### Information shown:
----------

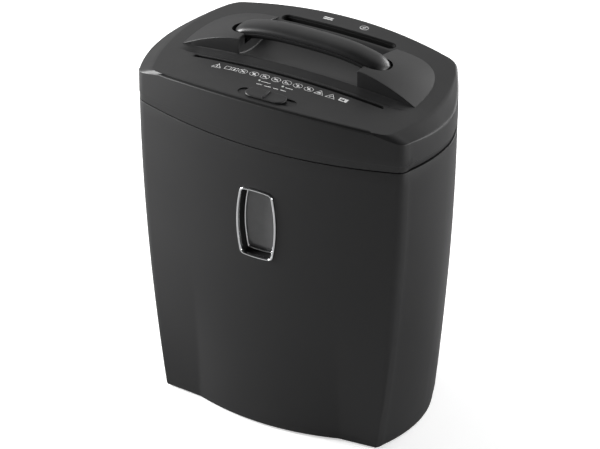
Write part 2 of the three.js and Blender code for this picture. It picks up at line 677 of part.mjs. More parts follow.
function paperChute() {
  const body = chute(SLOT_Y, SLOT_WIDE - 0.4, SLOT_LONG, CHUTE_LOW, CHUTE_TOP, 0.6);
  const notch = box(-FLAG.half - 1, FLAG.half + 1, SLOT_Y, SLOT_Y + 12, CHUTE_LOW + 1, CHUTE_TOP + 1);
  return cut(body, notch);
}
add("paper_chute", paperChute(), black(), head);

const DISC_CHUTE_TOP = crown(DISC_LONG / 2) - 9.6;
add("disc_chute", chute(DISC_Y, 5.4, 126, DISC_ROLL.z + 11, DISC_CHUTE_TOP, 1), black(), head);

// The function switch: a sliding knob with a cross ridge, and the switch body below it.
function knob() {
  const { x, long, wide, high } = KNOB;
  const cap = raise(stadium(x - long / 2, x + long / 2, SWITCH.y, wide), TOP + GAP, TOP + high);
  const { y } = SWITCH;
  const reach = wide / 2 - 1;
  const ridge = box(x - 1.4, x + 1.4, y - reach, y + reach, TOP + high - 1, TOP + high + 1.6);
  const stem = box(-STEM.half, STEM.half, y - 2.6, y + 2.6, TOP - 13, TOP + 1);
  return join(cap, ridge, stem);
}
add("function_knob", knob(), black(), head);

function functionSwitch() {
  const body = box(-20, 24, SWITCH.y - 7, SWITCH.y + 7, TOP - 22, TOP - 9.6);
  const left = -STEM.half - STEM.travel - 1;
  const right = STEM.half + STEM.travel * 2 + 1;
  return cut(body, box(left, right, SWITCH.y - 3, SWITCH.y + 3, TOP - 15, TOP));
}
add("function_switch", functionSwitch(), nylon(), head);

for (const [name, x] of Object.entries(LEDS)) {
  const pipe = barZ(x, LED_Y, LED_R, TOP - 9, crown(x) + 0.2, 16);
  add("lamp_" + name, join(pipe, barZ(x, LED_Y, 2.6, TOP - 9, TOP - 5, 16)), clear(), head);
}

// ---------- the mechanism ----------
const X_ROLL_GEARS = PLATE_X + PLATE + 1;
const X_WHEEL = X_ROLL_GEARS + LAYER;
const X_LARGE = X_WHEEL + LAYER;
const pitchR = ({ m, n }) => (m * n) / 2;
const spot = (y, z) => ({ y, z });
const ROLL_A = spot(SLOT_Y - ROLL_GAP / 2, ROLL_Z);
const ROLL_B = spot(SLOT_Y + ROLL_GAP / 2, ROLL_Z);
const MOTOR_AXIS = spot(MOTOR.y, MOTOR.z);
const DISC_AXIS = spot(DISC_ROLL.y, DISC_ROLL.z);

// The place at distance a from p and b from q, on the lower side of the line from p to q.
function meet(p, a, q, b) {
  const span = Math.hypot(q.y - p.y, q.z - p.z);
  const along = (a * a - b * b + span * span) / (2 * span);
  const off = Math.sqrt(a * a - along * along);
  const u = spot((q.y - p.y) / span, (q.z - p.z) / span);
  return spot(p.y + along * u.y + off * u.z, p.z + along * u.z - off * u.y);
}

const MESH_PLAY = 0.15; // the gears stand this much further apart than their pitch circles
const COMPOUND = meet(
  ROLL_B,
  pitchR(WHEEL) + pitchR(SMALL) + MESH_PLAY,
  MOTOR_AXIS,
  pitchR(LARGE) + pitchR(PINION) + MESH_PLAY,
);
const IDLER_AXIS = meet(
  COMPOUND,
  pitchR(SMALL) + pitchR(IDLER) + MESH_PLAY,
  DISC_AXIS,
  pitchR(IDLER) + pitchR(DISC_GEAR) + MESH_PLAY,
);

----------

### Problem details:
Lines from the beginning of the data above through the line containing "knob(), black(), head);" are to be returned exactly, and no others.

### Result of this exercise:
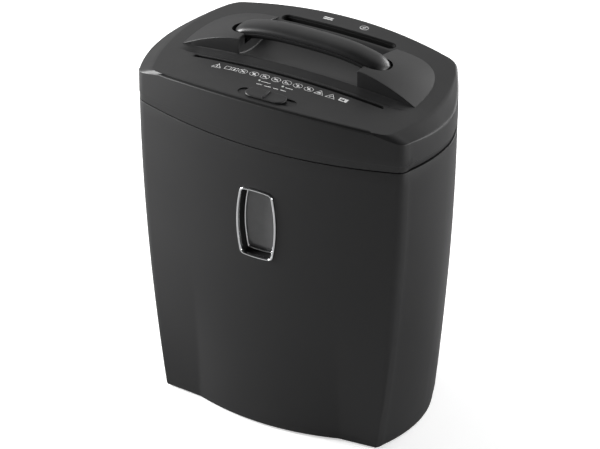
Write part 2 of the three.js and Blender code for this picture. It picks up at line 677 of part.mjs. More parts follow.
function paperChute() {
  const body = chute(SLOT_Y, SLOT_WIDE - 0.4, SLOT_LONG, CHUTE_LOW, CHUTE_TOP, 0.6);
  const notch = box(-FLAG.half - 1, FLAG.half + 1, SLOT_Y, SLOT_Y + 12, CHUTE_LOW + 1, CHUTE_TOP + 1);
  return cut(body, notch);
}
add("paper_chute", paperChute(), black(), head);

const DISC_CHUTE_TOP = crown(DISC_LONG / 2) - 9.6;
add("disc_chute", chute(DISC_Y, 5.4, 126, DISC_ROLL.z + 11, DISC_CHUTE_TOP, 1), black(), head);

// The function switch: a sliding knob with a cross ridge, and the switch body below it.
function knob() {
  const { x, long, wide, high } = KNOB;
  const cap = raise(stadium(x - long / 2, x + long / 2, SWITCH.y, wide), TOP + GAP, TOP + high);
  const { y } = SWITCH;
  const reach = wide / 2 - 1;
  const ridge = box(x - 1.4, x + 1.4, y - reach, y + reach, TOP + high - 1, TOP + high + 1.6);
  const stem = box(-STEM.half, STEM.half, y - 2.6, y + 2.6, TOP - 13, TOP + 1);
  return join(cap, ridge, stem);
}
add("function_knob", knob(), black(), head);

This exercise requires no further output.